ROWS>
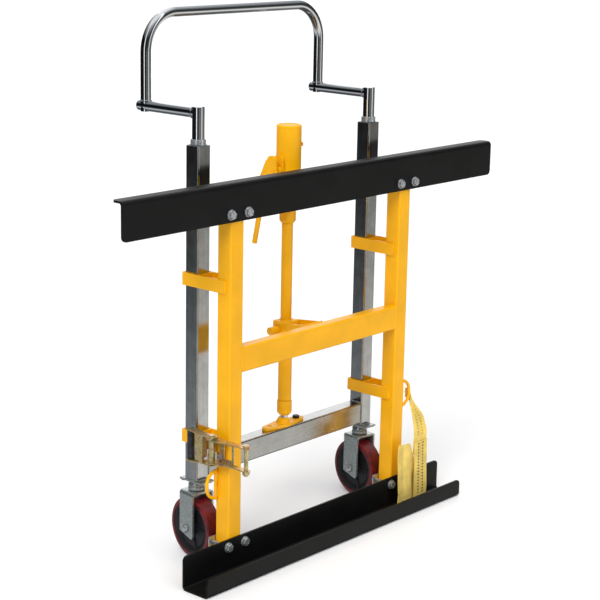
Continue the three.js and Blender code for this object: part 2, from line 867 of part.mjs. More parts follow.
function addValveBlock() {
  const half = valveBlockDepth / 2;
  const lugLow = leverPivotDistance - 8;
  const lugHigh = leverPivotDistance + 8;
  const lugX0 = pumpOffset - fulcrumLugWidth / 2;
  const lugX1 = pumpOffset + fulcrumLugWidth / 2;
  const solid = join(
    alongZ(
      roundedShape(
        pumpOffset - pumpBarrelRadius - 3,
        jackDistance - half,
        reservoirRadius,
        jackDistance + half,
        4,
      ),
      valveBlockBottom,
      valveBlockTop,
      3,
    ),
    turned(
      [
        [0, riserTop + gap],
        [valveCollarRadius - 4, riserTop + gap],
        [valveCollarRadius, riserTop + 6],
        [valveCollarRadius, valveBlockBottom + 1],
        [0, valveBlockBottom + 1],
      ],
      0,
      jackDistance,
    ),
    alongZ(
      circleShape(pumpOffset, pumpPlungerDistance, pumpBarrelRadius),
      valveBlockTop - 1,
      pumpBarrelTop,
      10,
    ),
    block(lugX0, lugX1, lugLow, lugHigh, valveBlockTop - 1, leverPivotHeight),
    alongX(circleShape(leverPivotDistance, leverPivotHeight, 8), lugX0, lugX1, 8),
  );
  const barrelBore = alongZ(
    circleShape(pumpOffset, pumpPlungerDistance, pumpPlungerRadius + gap),
    valveBlockBottom + 8,
    pumpBarrelTop + 60,
    10,
  );
  const pinBore = alongX(
    circleShape(leverPivotDistance, leverPivotHeight, leverPinRadius + gap),
    lugX0 - 1,
    lugX1 + 1,
    8,
  );
  addPart('valve_block', cut(solid, barrelBore, pinBore), yellowPaint);
}

function addReservoir() {
  const bottom = valveBlockTop + gap;
  const inside = reservoirRadius - reservoirWall;
  const shell = turned(
    [
      [inside, bottom],
      [reservoirRadius, bottom],
      [reservoirRadius, reservoirTop - 3],
      [reservoirRadius - 2, reservoirTop],
      [0, reservoirTop],
      [0, reservoirTop - reservoirWall],
      [inside, reservoirTop - reservoirWall],
      [inside, bottom],
    ],
    0,
    jackDistance,
    36,
  );
  addPart('oil_reservoir', shell, yellowPaint);
  const start = reservoirRadius + gap;
  const plug = alongX(hexagonShape(0, 0, 9), start, start + 4);
  plug.rotateZ(THREE.MathUtils.degToRad(-35));
  plug.translate(0, jackDistance, reservoirTop - 47);
  addPart('filler_plug', plug, yellowPaint);
}

// The pump lever: two ears on a cross pin, and a socket rod that hangs down behind when it is at rest.
function addPump() {
  const inner = leverEarGap / 2;
  const outer = inner + leverEarThickness;
  const [rootBack, rootZ] = leverRodRoot;
  const [endBack, endZ] = leverRodEnd;
  const rootY = jackDistance + rootBack;
  const endY = jackDistance + endBack;
  const ear = new THREE.Shape();
  ear.moveTo(leverPivotDistance - 9, leverPivotHeight - 6);
  ear.lineTo(rootY - 4, rootZ - 12);
  ear.lineTo(rootY + 6, rootZ + 2);
  ear.lineTo(leverPivotDistance + 26, leverPivotHeight + 22);
  ear.absarc(leverPivotDistance + 8, leverPivotHeight + 20, 15, 0.3, Math.PI, false);
  const ears = [-1, 1].map((way) => {
    const x0 = pumpOffset + Math.min(way * inner, way * outer);
    return alongX(ear, x0, x0 + leverEarThickness, 5);
  });
  const pin = alongX(
    circleShape(leverPivotDistance, leverPivotHeight, leverPinRadius),
    pumpOffset - outer - 2,
    pumpOffset + outer,
    8,
  );
  const bridge = alongX(
    circleShape(rootY, rootZ - 3, 8),
    pumpOffset - outer,
    pumpOffset + outer,
    6,
  );
  const length = Math.hypot(endY - rootY, endZ - rootZ);
  const rod = alongZ(circleShape(0, 0, leverRodRadius), -length, 0, 7);
  rod.rotateX(Math.atan2(endY - rootY, rootZ - endZ));
  rod.translate(pumpOffset, rootY, rootZ);
  addPart('pump_lever', join(...ears, pin, bridge, rod), yellowPaint);

  addPart(
    'pump_plunger',
    alongZ(
      circleShape(pumpOffset, pumpPlungerDistance, pumpPlungerRadius),
      valveBlockBottom + 12,
      pumpPlungerTop,
      8,
    ),
    chromedSteel,
  );

  const start = reservoirRadius + gap;
  const knob = join(
    alongX(circleShape(jackDistance, releaseKnobHeight, 5), start, start + 9, 7),
    alongX(circleShape(jackDistance, releaseKnobHeight, releaseKnobRadius), start + 8, start + 20, 12),
    alongX(circleShape(jackDistance, releaseKnobHeight - releaseKnobRadius, 4), start + 8, start + 20, 6),
  );
  addPart('release_knob', knob, yellowPaint);
}

// ---- Ratchet buckle ----

function addRatchet() {
  const face = -(uprightX + uprightSize / 2);
  const webInside = face - ratchetStandOff;
  const webOutside = webInside - ratchetPlate;
  const lip = webInside - ratchetDepth;
  const low = ratchetHeight - ratchetWidth / 2;
  const high = ratchetHeight + ratchetWidth / 2;
  const axis = lip + 10;
  const webBack = mandrelDistance - mandrelRadius - 3;
  const web = block(webOutside, webInside, mandrelDistance - 56, webBack, low, high);
  const barX = (lip + 8 + webInside) / 2;
  const nose = (webInside - lip - 8) / 2;
  const cheek = new THREE.Shape();
  cheek.absarc(barX, ratchetFront + nose, nose, Math.PI, 2 * Math.PI, false);
  cheek.lineTo(webInside, ratchetBack);
  cheek.lineTo(lip + 6, ratchetBack);
  cheek.lineTo(lip, ratchetBack - 8);
  cheek.lineTo(lip, mandrelDistance - 30);
  cheek.lineTo(lip + 8, mandrelDistance - 50);
  const cheeks = [low, high - ratchetPlate].map((z) => alongZ(cheek, z, z + ratchetPlate, 5));
  const mandrelCircle = circleShape(axis, mandrelDistance, mandrelRadius + gap);
  const mandrelHole = alongZ(mandrelCircle, low - 1, high + 1, 10);
  const barHole = alongZ(circleShape(barX, endBarDistance, endBarRadius + gap), low - 1, high + 1, 8);
  const mountHole = alongX(
    circleShape(mountBoltDistance, mountBoltHeight, 5 + gap),
    webOutside - 1,
    webInside + 1,
    8,
  );
  const windowStart = mandrelDistance - 50;
  const window = block(
    webOutside - 1,
    webInside + 1,
    windowStart,
    windowStart + webWindowLength,
    ratchetHeight - webWindowHeight / 2,
    ratchetHeight + webWindowHeight / 2,
  );
  addPart(
    'ratchet_frame',
    cut(join(web, ...cheeks), mandrelHole, barHole, mountHole, window),
    goldZinc,
  );

  const bar = join(
    alongZ(circleShape(barX, endBarDistance, endBarRadius), low - 11, high + 1, 8),
    alongZ(hexagonShape(barX, endBarDistance, 15), high + gap, high + 6),
    alongZ(hexagonShape(barX, endBarDistance, 15), low - 8, low - gap),
  );
  addPart('ratchet_end_bar', bar, goldZinc);

  const mount = join(
    alongX(circleShape(mountBoltDistance, mountBoltHeight, 8), webInside + gap, face - gap, 9),
    alongX(circleShape(mountBoltDistance, mountBoltHeight, 5), webOutside - 1, face - gap, 8),
    alongX(hexagonShape(mountBoltDistance, mountBoltHeight, 13), webOutside - 5, webOutside - gap),
  );
  addPart('ratchet_mount_bolt', mount, boltSteel);

  // The mandrel: a slotted spool with a toothed wheel at each end, outside the frame's cheeks.
  const spool = alongZ(
    circleShape(axis, mandrelDistance, mandrelRadius),
    low - mandrelOverhang,
    high + mandrelOverhang,
    10,
  );
  const aboutMandrel = (radius, angle) => [
    axis + radius * Math.cos(angle),
    mandrelDistance + radius * Math.sin(angle),
  ];
  const toothPoints = [];
  for (let i = 0; i < ratchetTeeth; i += 1) {
    const tip = (2 * Math.PI * i) / ratchetTeeth;
    const root = tip + (2 * Math.PI * 0.75) / ratchetTeeth;
    toothPoints.push(aboutMandrel(toothTipRadius, tip));
    toothPoints.push(aboutMandrel(toothRootRadius, root));
  }
  const wheels = [low - gap - toothedWheelThickness, high + gap].map((z) =>
    alongZ(shapeOf(toothPoints), z, z + toothedWheelThickness),
  );
  const slot = block(
    axis - mandrelSlot / 2,
    axis + mandrelSlot / 2,
    mandrelDistance - 9,
    mandrelDistance + 9,
    low + 4,
    high - 4,
  );
  addPart('ratchet_mandrel', cut(join(spool, ...wheels), slot), goldZinc);

  // The handle: two flared arms, turning on the mandrel's ends, joined by the grip's rod and a cross plate.
  const armLow = low - 4;
  const armHigh = high + 4;
  const gripLow = ratchetHeight - gripLength / 2;
  const gripHigh = ratchetHeight + gripLength / 2;
  const crossPlace = mandrelDistance + 22;
  const flareEnd = gripDistance - gripRadius - 3;
  const armOutline = (inside, outside) => {
    const plate = Math.sign(outside - inside) * ratchetPlate;
    return shapeOf([
      [mandrelDistance - 13, inside],
      [crossPlace + 8, inside],
      [flareEnd, outside],
      [gripDistance + 6, outside],
      [gripDistance + 6, outside + plate],
      [flareEnd, outside + plate],
      [crossPlace + 8, inside + plate],
      [mandrelDistance - 13, inside + plate],
    ]);
  };
  const arms = [
    alongX(armOutline(armHigh, gripHigh + gap), axis - 13, axis + 9),
    alongX(armOutline(armLow, gripLow - gap), axis - 13, axis + 9),
  ];
  const cross = block(axis - 13, axis - 10.5, crossPlace - 4, crossPlace + 8, armLow - 1, armHigh + 1);
  const gripRod = alongZ(circleShape(axis - 2, gripDistance, 4), gripLow - 2, gripHigh + 2, 7);
  const armHoles = alongZ(
    circleShape(axis, mandrelDistance, mandrelRadius + gap),
    low - 30,
    high + 30,
    10,
  );
  addPart('ratchet_handle', cut(join(...arms, cross, gripRod), armHoles), goldZinc);
  const gripSleeve = hollow(
    circleShape(axis - 2, gripDistance, gripRadius),
    circleShape(axis - 2, gripDistance, 4 + gap),
  );
  addPart('ratchet_grip', alongZ(gripSleeve, gripLow, gripHigh, 9), blackRubber);

  // The pawl: a plate between the handle's arms that slides along them, away from the wheels.
  const pawl = join(
    block(axis - 8.5, axis - 6, mandrelDistance + 18, mandrelDistance + 46, armLow + gap, armHigh - gap),
    block(axis - 6.5, axis + 3, mandrelDistance + 18, mandrelDistance + 21, low + 8, high - 8),
  );
  addPart('ratchet_pawl', pawl, goldZinc);
}

// ---- Webbing strap, as plain solids that hold its place ----

function addStrap() {
  const hang = alongY(
    shapeOf([
      [332, 305],
      [345, 305],
      [368, 276],
      [392, 240],
      [401, 205],
      [402, strapBundleTop + 2],
      [352, strapBundleTop + 2],
      [352, 215],
      [345, 262],
      [332, 290],
    ]),
    14,
    32,
  );
  addPart('strap_hang', hang, paleWebbing);
  const floor = plateThickness + gap;
  const front = 4;
  const back = boltHeadFront - 1;
  const right = strapBundleRight;
  const tail = shapeOf([
    [right - strapWidth, floor],
    [right - 3, floor],
    [right - 6, 90],
    [right, strapBundleTop],
    [right - strapWidth, strapBundleTop],
  ]);
  const lobe = new THREE.Shape();
  lobe.moveTo(288, floor);
  lobe.lineTo(right - strapWidth + 1, floor);
  lobe.lineTo(right - strapWidth + 1, 140);
  const foldMiddle = strapFoldLeft + strapFoldRadius;
  lobe.absarc(foldMiddle, strapBundleTop - strapFoldRadius, strapFoldRadius, 0, Math.PI, false);
  lobe.lineTo(strapFoldLeft + 4, 70);
  addPart(
    'strap_bundle',
    join(alongY(tail, front, back), alongY(lobe, front, back, 6)),
    paleWebbing,
  );
}

addUprights();
addCrossbar();
addGuides();
addTopBeam();
addToeChannel();
addClamps();
addLoop('loop_left', -1, uprightBack - loopRodRadius, leftLoopHeight);
addLoop('loop_right', 1, frontFace + guideStart - gap - loopRodRadius, rightLoopHeight);
addPosts();
addBaseBar();
addCasterMounts();
addCasters();
addHandle();
addFootAndRam();
addCylinder();
addJackBracket();
addValveBlock();
addReservoir();
addPump();
addRatchet();
addStrap();

export default object;
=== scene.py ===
"""Finished pieces of a hydraulic panel mover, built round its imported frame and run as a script."""

import json
import math

import bmesh
import bpy
from mathutils import Matrix, Vector


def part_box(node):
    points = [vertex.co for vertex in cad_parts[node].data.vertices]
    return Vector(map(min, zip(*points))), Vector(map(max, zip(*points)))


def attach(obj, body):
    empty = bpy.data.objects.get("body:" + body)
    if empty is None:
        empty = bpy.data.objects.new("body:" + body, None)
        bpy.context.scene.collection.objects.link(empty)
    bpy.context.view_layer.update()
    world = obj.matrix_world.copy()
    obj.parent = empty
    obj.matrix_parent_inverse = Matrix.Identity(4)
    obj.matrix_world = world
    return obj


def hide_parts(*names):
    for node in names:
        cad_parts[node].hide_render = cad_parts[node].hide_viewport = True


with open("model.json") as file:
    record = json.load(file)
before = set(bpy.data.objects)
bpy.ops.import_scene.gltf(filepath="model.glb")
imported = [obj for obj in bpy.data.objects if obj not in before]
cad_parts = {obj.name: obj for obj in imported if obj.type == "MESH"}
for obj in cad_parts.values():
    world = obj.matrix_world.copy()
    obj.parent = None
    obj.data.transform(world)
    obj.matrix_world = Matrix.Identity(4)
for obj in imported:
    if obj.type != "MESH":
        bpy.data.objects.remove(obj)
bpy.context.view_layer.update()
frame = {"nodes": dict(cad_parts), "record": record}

bl_info = {
    "name": "Hydraulic Panel Mover",
    "version": (1, 0, 0),
    "blender": (4, 5, 0),
    "location": "View3D > Sidebar > Panel Mover",
    "description": "Builds the finished pieces of a hydraulic panel mover round its packed frame",
    "category": "Add Mesh",
}

MM = 0.001
X, Y, Z = Vector((1, 0, 0)), Vector((0, 1, 0)), Vector((0, 0, 1))
SIDES = (("left", -1), ("right", 1))
CAD = frame["nodes"]
BODY_OF = {node: body for body, nodes in frame["record"]["behaviour"]["bodies"].items() for node in nodes}
SLOT_OF = {row["node"]: row["material_slot"] for row in frame["record"]["subparts"]}


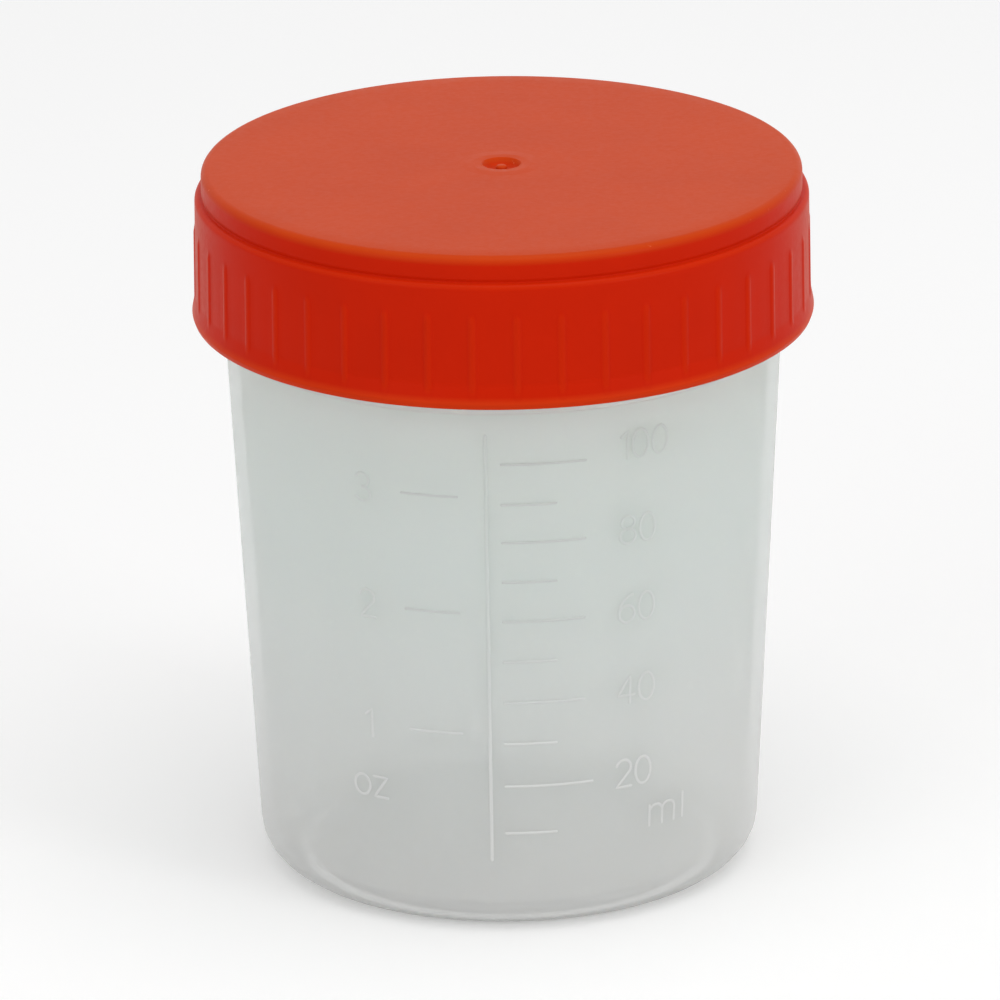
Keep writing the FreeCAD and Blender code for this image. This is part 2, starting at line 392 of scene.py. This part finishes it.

WORK TO COMPLETE> Return exactly the lines above from the line that has "addUprights();" through the line that has "bpy.data.objects.remove(obj)", inclusive, and nothing else.

ANSWER BELOW>
addUprights();
addCrossbar();
addGuides();
addTopBeam();
addToeChannel();
addClamps();
addLoop('loop_left', -1, uprightBack - loopRodRadius, leftLoopHeight);
addLoop('loop_right', 1, frontFace + guideStart - gap - loopRodRadius, rightLoopHeight);
addPosts();
addBaseBar();
addCasterMounts();
addCasters();
addHandle();
addFootAndRam();
addCylinder();
addJackBracket();
addValveBlock();
addReservoir();
addPump();
addRatchet();
addStrap();

export default object;
=== scene.py ===
"""Finished pieces of a hydraulic panel mover, built round its imported frame and run as a script."""

import json
import math

import bmesh
import bpy
from mathutils import Matrix, Vector


def part_box(node):
    points = [vertex.co for vertex in cad_parts[node].data.vertices]
    return Vector(map(min, zip(*points))), Vector(map(max, zip(*points)))


def attach(obj, body):
    empty = bpy.data.objects.get("body:" + body)
    if empty is None:
        empty = bpy.data.objects.new("body:" + body, None)
        bpy.context.scene.collection.objects.link(empty)
    bpy.context.view_layer.update()
    world = obj.matrix_world.copy()
    obj.parent = empty
    obj.matrix_parent_inverse = Matrix.Identity(4)
    obj.matrix_world = world
    return obj


def hide_parts(*names):
    for node in names:
        cad_parts[node].hide_render = cad_parts[node].hide_viewport = True


with open("model.json") as file:
    record = json.load(file)
before = set(bpy.data.objects)
bpy.ops.import_scene.gltf(filepath="model.glb")
imported = [obj for obj in bpy.data.objects if obj not in before]
cad_parts = {obj.name: obj for obj in imported if obj.type == "MESH"}
for obj in cad_parts.values():
    world = obj.matrix_world.copy()
    obj.parent = None
    obj.data.transform(world)
    obj.matrix_world = Matrix.Identity(4)
for obj in imported:
    if obj.type != "MESH":
        bpy.data.objects.remove(obj)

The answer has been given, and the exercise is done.